** Begin **
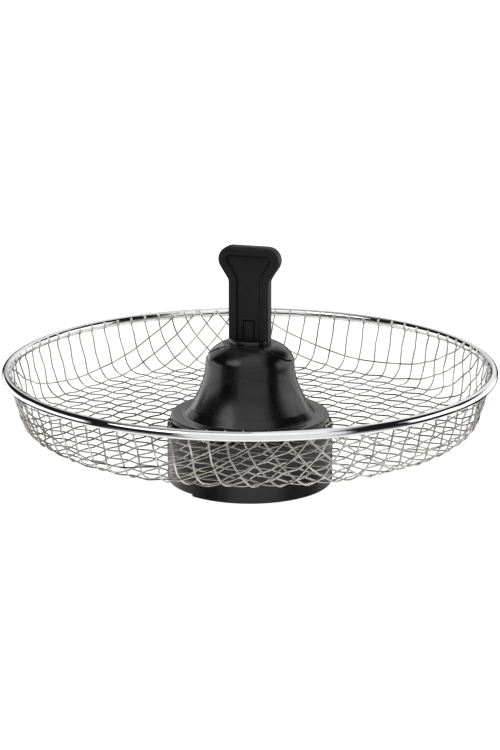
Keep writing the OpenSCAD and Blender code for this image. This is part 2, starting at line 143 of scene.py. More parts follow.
def grid(rows, cols, close_rows=False, close_cols=False, start=0):
    """The quads of a grid of points that is stored row after row."""
    i = np.arange(rows if close_rows else rows - 1)[:, None]
    j = np.arange(cols if close_cols else cols - 1)[None, :]
    i2, j2 = (i + 1) % rows, (j + 1) % cols
    corners = [i * cols + j, i2 * cols + j, i2 * cols + j2, i * cols + j2]
    quads = np.stack([np.broadcast_to(c, (i.size, j.size)) for c in corners], -1)
    return (start + quads).reshape(-1, 4).tolist()


def tube(rows, cols, start=0):
    """The faces of a closed tube: the quads between its rings, and one face on each end."""
    last = start + (rows - 1) * cols
    ends = [list(range(start, start + cols)), list(range(last, last + cols))]
    return grid(rows, cols, close_cols=True, start=start) + ends


def finish_mesh(obj, angle=40, weighted=True):
    """Smooth shading with creases at the real edges."""
    obj.data.polygons.foreach_set("use_smooth", [True] * len(obj.data.polygons))
    obj.data.set_sharp_from_angle(angle=math.radians(angle))
    if weighted:
        obj.modifiers.new("even_normals", "WEIGHTED_NORMAL").keep_sharp = True
    return obj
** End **
> _AIM OF THE TASK_: Print all of the data exactly as it was given.

> _THE REPLY_:
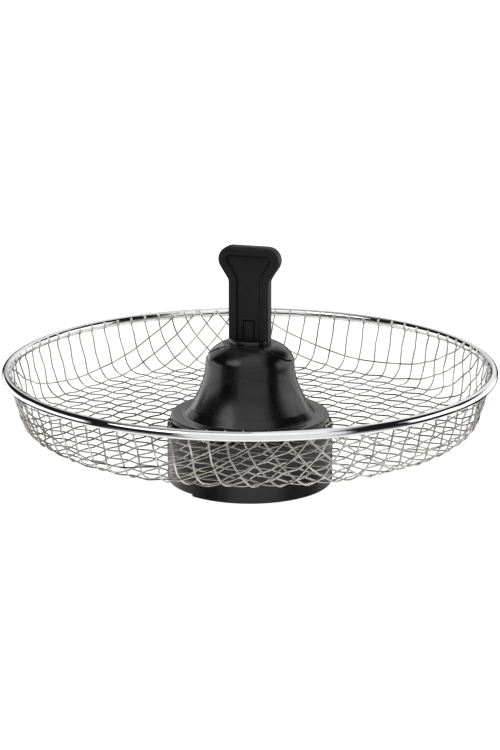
Keep writing the OpenSCAD and Blender code for this image. This is part 2, starting at line 143 of scene.py. More parts follow.
def grid(rows, cols, close_rows=False, close_cols=False, start=0):
    """The quads of a grid of points that is stored row after row."""
    i = np.arange(rows if close_rows else rows - 1)[:, None]
    j = np.arange(cols if close_cols else cols - 1)[None, :]
    i2, j2 = (i + 1) % rows, (j + 1) % cols
    corners = [i * cols + j, i2 * cols + j, i2 * cols + j2, i * cols + j2]
    quads = np.stack([np.broadcast_to(c, (i.size, j.size)) for c in corners], -1)
    return (start + quads).reshape(-1, 4).tolist()


def tube(rows, cols, start=0):
    """The faces of a closed tube: the quads between its rings, and one face on each end."""
    last = start + (rows - 1) * cols
    ends = [list(range(start, start + cols)), list(range(last, last + cols))]
    return grid(rows, cols, close_cols=True, start=start) + ends


def finish_mesh(obj, angle=40, weighted=True):
    """Smooth shading with creases at the real edges."""
    obj.data.polygons.foreach_set("use_smooth", [True] * len(obj.data.polygons))
    obj.data.set_sharp_from_angle(angle=math.radians(angle))
    if weighted:
        obj.modifiers.new("even_normals", "WEIGHTED_NORMAL").keep_sharp = True
    return obj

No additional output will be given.